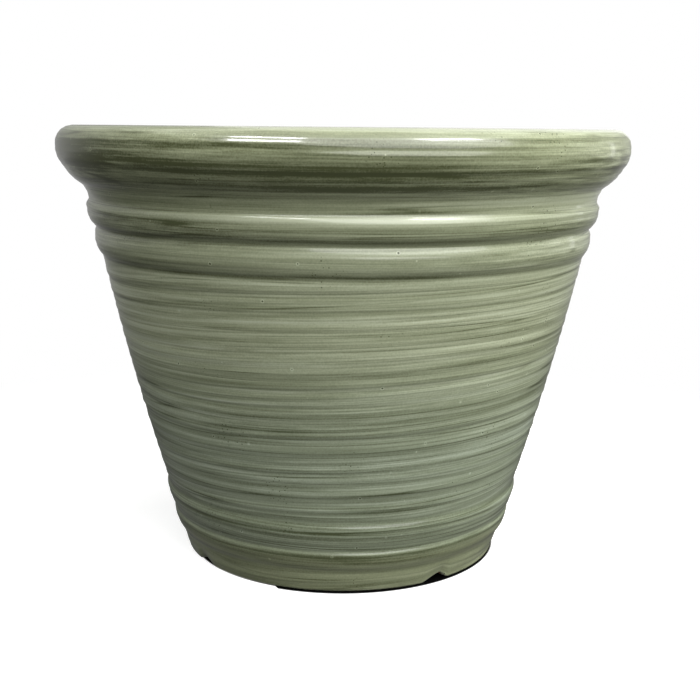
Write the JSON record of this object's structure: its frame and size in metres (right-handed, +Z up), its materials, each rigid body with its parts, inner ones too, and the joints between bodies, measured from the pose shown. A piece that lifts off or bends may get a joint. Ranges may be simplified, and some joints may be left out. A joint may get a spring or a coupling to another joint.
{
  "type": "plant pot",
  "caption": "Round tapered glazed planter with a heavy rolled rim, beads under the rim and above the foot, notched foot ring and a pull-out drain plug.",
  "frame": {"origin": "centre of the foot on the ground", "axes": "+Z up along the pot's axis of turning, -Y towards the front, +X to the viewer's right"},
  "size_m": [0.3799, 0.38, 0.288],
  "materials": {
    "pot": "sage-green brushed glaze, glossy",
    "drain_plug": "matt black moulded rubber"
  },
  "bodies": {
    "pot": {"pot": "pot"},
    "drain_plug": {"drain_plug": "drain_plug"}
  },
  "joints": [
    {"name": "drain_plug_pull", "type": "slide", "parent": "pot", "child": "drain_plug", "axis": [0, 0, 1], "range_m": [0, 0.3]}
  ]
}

• • • • •

Extract the full listing and reproduce each line exactly.

**EXERCISE RESPONSE**
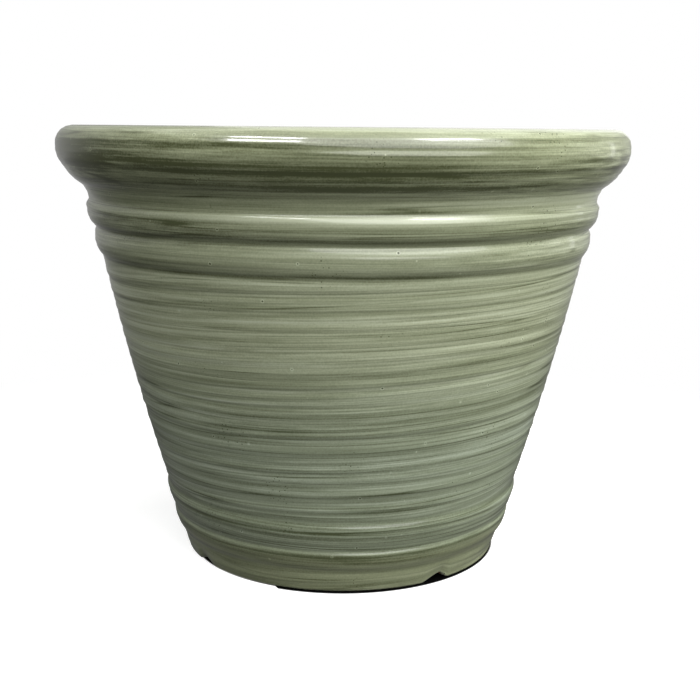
Write the JSON record of this object's structure: its frame and size in metres (right-handed, +Z up), its materials, each rigid body with its parts, inner ones too, and the joints between bodies, measured from the pose shown. A piece that lifts off or bends may get a joint. Ranges may be simplified, and some joints may be left out. A joint may get a spring or a coupling to another joint.
{
  "type": "plant pot",
  "caption": "Round tapered glazed planter with a heavy rolled rim, beads under the rim and above the foot, notched foot ring and a pull-out drain plug.",
  "frame": {"origin": "centre of the foot on the ground", "axes": "+Z up along the pot's axis of turning, -Y towards the front, +X to the viewer's right"},
  "size_m": [0.3799, 0.38, 0.288],
  "materials": {
    "pot": "sage-green brushed glaze, glossy",
    "drain_plug": "matt black moulded rubber"
  },
  "bodies": {
    "pot": {"pot": "pot"},
    "drain_plug": {"drain_plug": "drain_plug"}
  },
  "joints": [
    {"name": "drain_plug_pull", "type": "slide", "parent": "pot", "child": "drain_plug", "axis": [0, 0, 1], "range_m": [0, 0.3]}
  ]
}